> _Requirements_: In full and without alteration, give the listing again.

> _Data lines_:
========
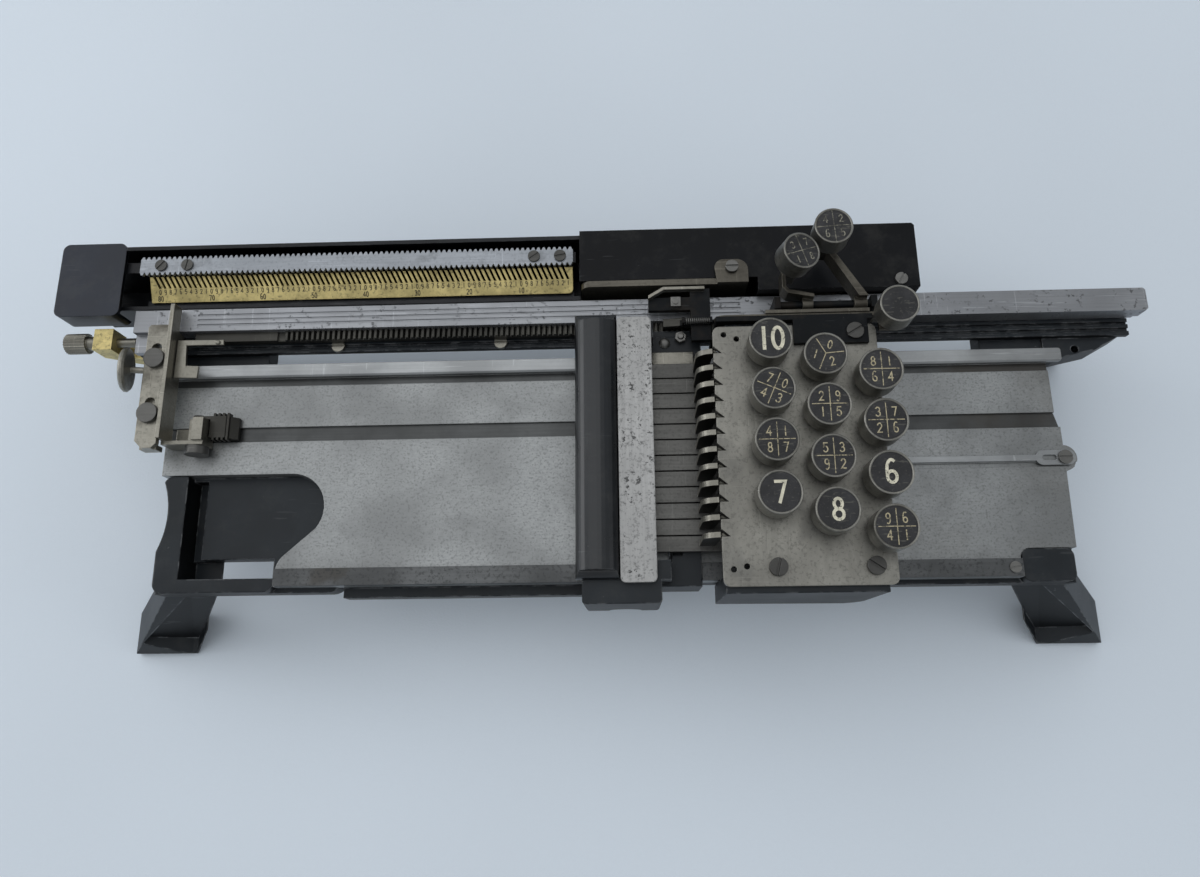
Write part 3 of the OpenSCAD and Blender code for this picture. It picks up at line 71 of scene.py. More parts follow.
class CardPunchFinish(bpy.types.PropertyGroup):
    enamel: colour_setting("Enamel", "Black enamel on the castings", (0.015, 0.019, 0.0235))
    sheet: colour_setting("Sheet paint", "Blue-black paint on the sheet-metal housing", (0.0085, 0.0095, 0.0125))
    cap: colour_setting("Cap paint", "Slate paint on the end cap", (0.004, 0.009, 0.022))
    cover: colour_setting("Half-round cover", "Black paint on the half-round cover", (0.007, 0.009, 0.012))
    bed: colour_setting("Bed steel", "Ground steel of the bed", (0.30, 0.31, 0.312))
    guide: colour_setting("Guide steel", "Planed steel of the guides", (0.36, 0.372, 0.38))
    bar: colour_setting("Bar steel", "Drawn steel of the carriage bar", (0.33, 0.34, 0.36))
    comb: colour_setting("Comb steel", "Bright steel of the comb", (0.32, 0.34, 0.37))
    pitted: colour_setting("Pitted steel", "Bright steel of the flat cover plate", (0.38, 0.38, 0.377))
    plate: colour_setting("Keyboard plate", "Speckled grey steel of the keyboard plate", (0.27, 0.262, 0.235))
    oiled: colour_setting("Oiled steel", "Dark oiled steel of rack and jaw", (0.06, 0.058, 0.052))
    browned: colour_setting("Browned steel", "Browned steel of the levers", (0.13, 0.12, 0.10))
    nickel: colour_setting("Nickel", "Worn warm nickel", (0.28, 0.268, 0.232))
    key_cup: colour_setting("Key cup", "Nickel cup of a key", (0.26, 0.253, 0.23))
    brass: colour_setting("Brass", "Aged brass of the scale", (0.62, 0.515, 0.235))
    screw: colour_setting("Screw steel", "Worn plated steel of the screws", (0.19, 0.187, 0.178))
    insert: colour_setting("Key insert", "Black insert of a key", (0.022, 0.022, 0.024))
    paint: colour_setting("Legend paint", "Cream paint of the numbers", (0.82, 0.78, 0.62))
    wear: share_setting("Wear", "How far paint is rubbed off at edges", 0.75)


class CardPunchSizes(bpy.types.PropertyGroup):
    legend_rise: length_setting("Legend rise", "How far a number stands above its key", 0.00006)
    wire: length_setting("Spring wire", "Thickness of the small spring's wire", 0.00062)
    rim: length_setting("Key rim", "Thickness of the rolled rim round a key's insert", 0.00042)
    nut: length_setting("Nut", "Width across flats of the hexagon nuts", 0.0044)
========
> _Response for this exercise_:
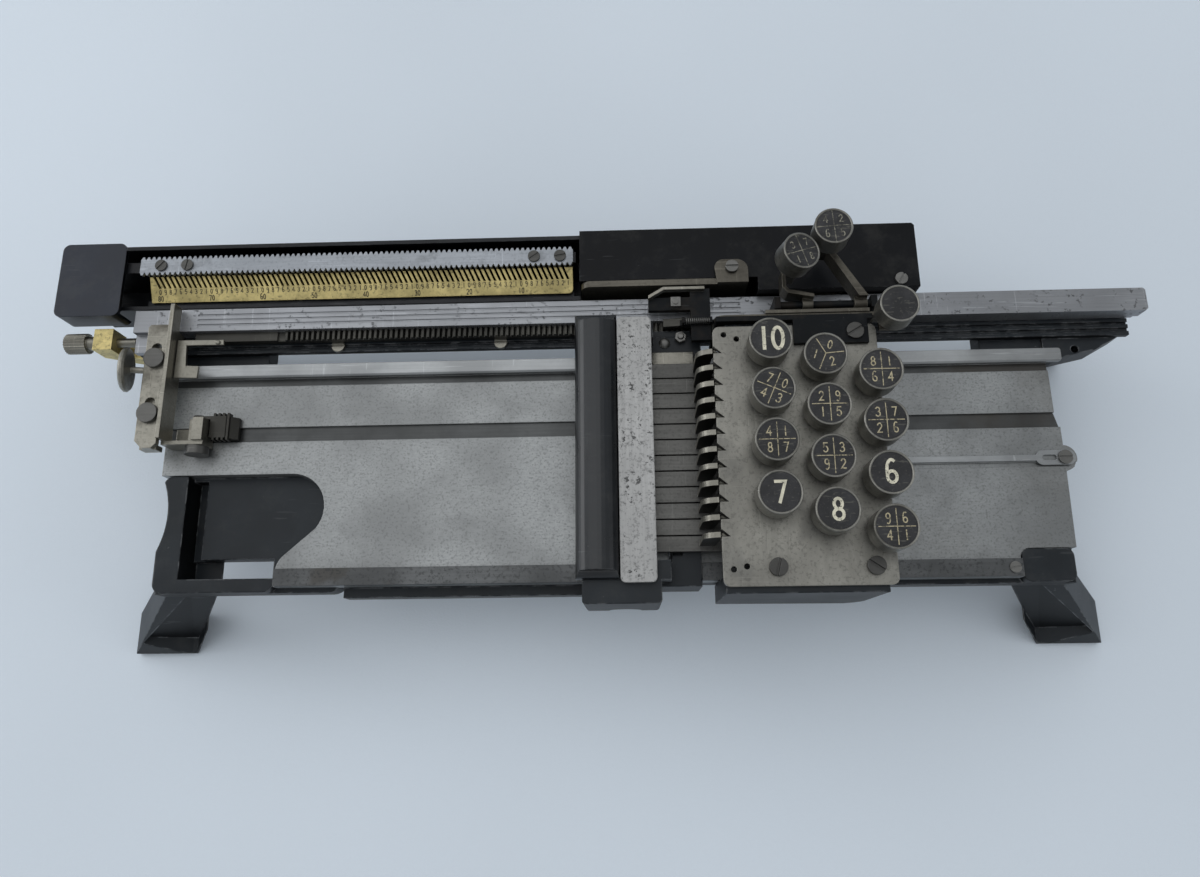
Write part 3 of the OpenSCAD and Blender code for this picture. It picks up at line 71 of scene.py. More parts follow.
class CardPunchFinish(bpy.types.PropertyGroup):
    enamel: colour_setting("Enamel", "Black enamel on the castings", (0.015, 0.019, 0.0235))
    sheet: colour_setting("Sheet paint", "Blue-black paint on the sheet-metal housing", (0.0085, 0.0095, 0.0125))
    cap: colour_setting("Cap paint", "Slate paint on the end cap", (0.004, 0.009, 0.022))
    cover: colour_setting("Half-round cover", "Black paint on the half-round cover", (0.007, 0.009, 0.012))
    bed: colour_setting("Bed steel", "Ground steel of the bed", (0.30, 0.31, 0.312))
    guide: colour_setting("Guide steel", "Planed steel of the guides", (0.36, 0.372, 0.38))
    bar: colour_setting("Bar steel", "Drawn steel of the carriage bar", (0.33, 0.34, 0.36))
    comb: colour_setting("Comb steel", "Bright steel of the comb", (0.32, 0.34, 0.37))
    pitted: colour_setting("Pitted steel", "Bright steel of the flat cover plate", (0.38, 0.38, 0.377))
    plate: colour_setting("Keyboard plate", "Speckled grey steel of the keyboard plate", (0.27, 0.262, 0.235))
    oiled: colour_setting("Oiled steel", "Dark oiled steel of rack and jaw", (0.06, 0.058, 0.052))
    browned: colour_setting("Browned steel", "Browned steel of the levers", (0.13, 0.12, 0.10))
    nickel: colour_setting("Nickel", "Worn warm nickel", (0.28, 0.268, 0.232))
    key_cup: colour_setting("Key cup", "Nickel cup of a key", (0.26, 0.253, 0.23))
    brass: colour_setting("Brass", "Aged brass of the scale", (0.62, 0.515, 0.235))
    screw: colour_setting("Screw steel", "Worn plated steel of the screws", (0.19, 0.187, 0.178))
    insert: colour_setting("Key insert", "Black insert of a key", (0.022, 0.022, 0.024))
    paint: colour_setting("Legend paint", "Cream paint of the numbers", (0.82, 0.78, 0.62))
    wear: share_setting("Wear", "How far paint is rubbed off at edges", 0.75)


class CardPunchSizes(bpy.types.PropertyGroup):
    legend_rise: length_setting("Legend rise", "How far a number stands above its key", 0.00006)
    wire: length_setting("Spring wire", "Thickness of the small spring's wire", 0.00062)
    rim: length_setting("Key rim", "Thickness of the rolled rim round a key's insert", 0.00042)
    nut: length_setting("Nut", "Width across flats of the hexagon nuts", 0.0044)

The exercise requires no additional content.